Menurut laporan para pejabat, kata Han, penembakan diperintahkan setelah polisi, didukung oleh helikopter, diam-diam mengintai “kegiatan mencurigakan” selama sekitar satu minggu di sekitar rumah itu di mana orang-orang Uighur itu diyakini tinggal.
Wakil ketua kota Yilkiqi, Alim Hamid, mengatakan bahwa dia tengah berada di tempat kejadian, dia mengatakan “22 jasad dalam kantong hitam dibawa oleh polisi ke tempat yang tidak diketahui.”
“Polisi memberitahu kami bahwa mereka yang tewas adalah para teroris,” katanya kepada RFA. “Tetapi mereka (polisi) tidak menspesifikasikan kesalahan apa yang telah mereka perbuat.”
Cepat-cepat dikuburkan
Sumber-sumber yang dikutip RFA mengatakan 22 orang itu diyakini dikuburkan segera tanpa mengungkapkan identitas mereka dan memberitahu keluarga mereka.
“Saya mendengar bahwa jasad-jasad itu dibawa dan dikuburkan bersama-sama di sebuah puncak bukit di sebuah daerah perkotaan terdekat,” kata seorang warga Yilkiqi kepada RFA, dalam kondisi anonimitas.
Dia menyebutkan kabar yang dia dapatkan dari seseorang yang memberitahunya bahwa polisi membunuh 22 orang itu ketika mereka sedang melaksanakan shalat. Polisi juga mengklaim enam pisau dan kapak ditemukan dari tempat kejadian.
“Ketika mereka sedang berkumpul untuk shalat, polisi menyerbu mereka dan menembaki mereka,” kata penduduk itu.
Dia juga mengatakan bahwa dia biasa lewat di rumah di tempat 22 orang itu ditembak mati ketika ia hendak pergi bekerja.

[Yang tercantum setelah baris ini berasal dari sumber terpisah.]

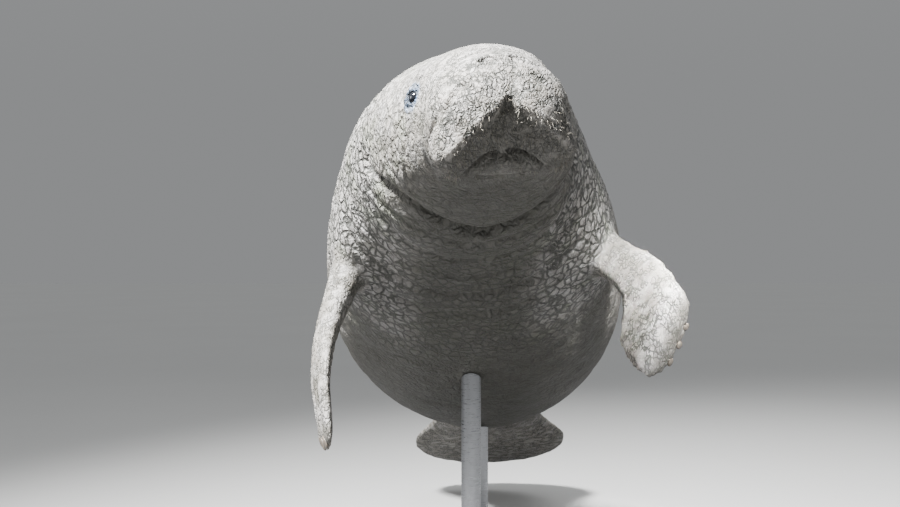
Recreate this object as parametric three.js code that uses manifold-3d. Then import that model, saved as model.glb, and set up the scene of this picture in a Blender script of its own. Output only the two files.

Dia yakin bahwa pemilik rumah itu mungkin termasuk salah satu di antara mereka yang ditembak mati dan bahwa yang lainnya telah bekerja padanya di peternakan terdekat.
“Mereka bekerja di siang hari dan shalat di malam hari di rumah,” kata penduduk itu.
Kecaman
Otoritas Cina biasanya menyalahkan kekerasan yang terjadi di Xinjiang, di wilayah minoritas Uighur berada, karena “para teroris.”

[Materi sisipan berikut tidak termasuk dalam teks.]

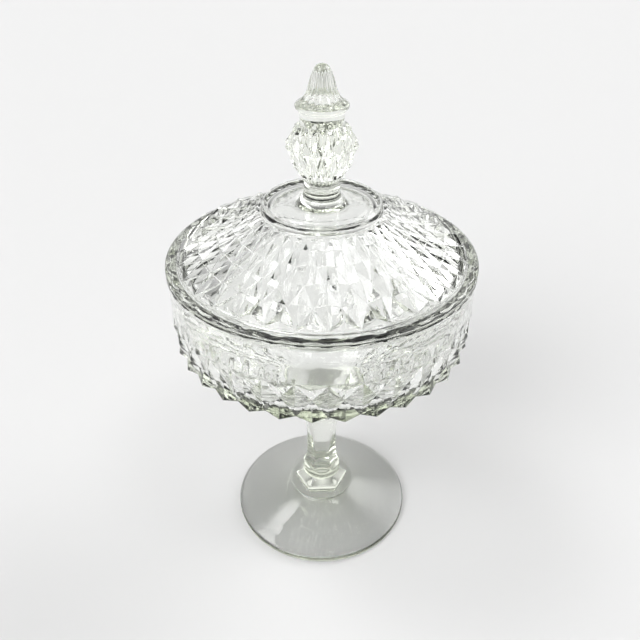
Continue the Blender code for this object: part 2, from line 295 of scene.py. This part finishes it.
def noise(tree, place, scale, detail):
    node = tree.nodes.new("ShaderNodeTexNoise")
    node.inputs["Detail"].default_value = detail
    tree.links.new(place, node.inputs["Vector"])
    if isinstance(scale, (int, float)):
        node.inputs["Scale"].default_value = scale
    else:
        tree.links.new(scale, node.inputs["Scale"])
    return node.outputs["Fac"]


# %% [markdown]
# ## Ripples of the mould
# The inside of an iron mould is polished by hand, and hot glass chills in folds against it. So
# plain glass bends what is seen through it in long, lazy waves. Two noises do this: one with waves
# about 12 mm long, and a fine one that adds an eighth. The facets were pressed against
# flat cut metal, so they keep only an eighth of the waves.

# %% Ripples of the mould
FACET_RIPPLE = 0.12              # share of the waves that a facet keeps
ripple_group, given, result = new_group(
    "mould_ripple",
    [("Place", None), ("Facet", 0.0), ("Long", 85.0), ("Short", 420.0), ("Short Share", 0.12)],
    ["Height"])
long_wave = noise(ripple_group, given.outputs["Place"], given.outputs["Long"], 1.0)
short_wave = noise(ripple_group, given.outputs["Place"], given.outputs["Short"], 2.0)
waves = maths(ripple_group, "MULTIPLY_ADD", short_wave, given.outputs["Short Share"], long_wave)
plainness = maths(ripple_group, "MULTIPLY_ADD", given.outputs["Facet"], FACET_RIPPLE - 1, 1.0)
ripple_group.links.new(maths(ripple_group, "MULTIPLY", waves, plainness), result.inputs["Height"])

# %% [markdown]
# ## Seams of the mould
# The outer mould opens in three parts, and each joint leaves a hair of glass that the flame
# nearly melts away again. The group turns a position into an angle, counts it in thirds of a
# turn, and makes the distance from the nearest joint into a low ridge of the same width all the
# way down. Nothing shows on the facets, because the joints run along their ridges.

# %% Seams where the mould's parts met
seam_group, given, result = new_group(
    "mould_seam",
    [("Place", None), ("Facet", 0.0), ("Parts", 3.0), ("Turn", 0.0), ("Width", 0.0005)],
    ["Height"])
split = seam_group.nodes.new("ShaderNodeSeparateXYZ")
seam_group.links.new(given.outputs["Place"], split.inputs["Vector"])
x, y = split.outputs["X"], split.outputs["Y"]
angle = maths(seam_group, "ARCTAN2", y, x)
turns = maths(seam_group, "MULTIPLY_ADD", angle, 0.5 / math.pi, given.outputs["Turn"])
part = maths(seam_group, "FRACT", maths(seam_group, "MULTIPLY", turns, given.outputs["Parts"]))
off = maths(seam_group, "ABSOLUTE", maths(seam_group, "SUBTRACT", part, 0.5))
radius = maths(seam_group, "SQRT", maths(seam_group, "ADD", maths(seam_group, "MULTIPLY", x, x),
                                         maths(seam_group, "MULTIPLY", y, y)))
part_width = maths(seam_group, "DIVIDE", maths(seam_group, "MULTIPLY", radius, 2 * math.pi),
                   given.outputs["Parts"])
distance = maths(seam_group, "MULTIPLY", off, part_width)
line = seam_group.nodes.new("ShaderNodeMapRange")
line.interpolation_type = "SMOOTHERSTEP"
line.inputs["To Min"].default_value, line.inputs["To Max"].default_value = 1.0, 0.0
seam_group.links.new(distance, line.inputs["Value"])
seam_group.links.new(given.outputs["Width"], line.inputs["From Max"])
plain_only = maths(seam_group, "SUBTRACT", 1.0, given.outputs["Facet"])
ridge = maths(seam_group, "MULTIPLY", line.outputs["Result"], plain_only)
seam_group.links.new(ridge, result.inputs["Height"])

# %% [markdown]
# ## What years of use do
# Glass doesn't rust or fade, but it scratches. The foot's ring slides on shelves, the flange turns
# on the rim, and the ridges touch whatever the dish is washed or packed with. All three show as
# roughness. The rest is never perfectly clear either, because hands and drying water leave a thin,
# uneven film.

# %% Dulled ridges, rubbed seats and the film of handling
wear_group, given, result = new_group(
    "handling_wear",
    [("Place", None), ("Softened", 0.0), ("Low Seat", 0.0), ("High Seat", 1.0), ("Low Rub", 0.3),
     ("High Rub", 0.05), ("Clean", 0.004), ("Film", 0.02), ("Dull", 0.05)],
    ["Roughness"])
split = wear_group.nodes.new("ShaderNodeSeparateXYZ")
wear_group.links.new(given.outputs["Place"], split.inputs["Vector"])


def near_height(level):
    """1 within a quarter of a millimetre of a level, fading to 0 a little further off."""
    gap = maths(wear_group, "ABSOLUTE", maths(wear_group, "SUBTRACT", split.outputs["Z"], level))
    fade = wear_group.nodes.new("ShaderNodeMapRange")
    fade.inputs["From Min"].default_value, fade.inputs["From Max"].default_value = 0.00025, 0.0007
    fade.inputs["To Min"].default_value, fade.inputs["To Max"].default_value = 1.0, 0.0
    wear_group.links.new(gap, fade.inputs["Value"])
    return fade.outputs["Result"]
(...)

Tetapi para pakar dan kelompok-kelompok HAM mengatakan bahwa Beijing melebih-lebihkan adanya ancaman “terorisme” untuk mengambil kebijakan keras yang menyebabkan kerusuhan atau ketidakadilan otoritas yang membenarkan penggunaan kekuatan terhadap warga Uighur.
Kongres Uighur Dunia (WUC) yang berbasis di Munich, mengecam pembunuhan di Yilkiqi itu, mengatakan “otoritas berniat membunuh mereka yang ada dari pada membiarkan mereka untuk berdiri di hadapan pengadilan untuk membela diri mereka sendiri terhadap tuduhan-tuduhan ini yang hanya sedikit yang telah diungkapkan.”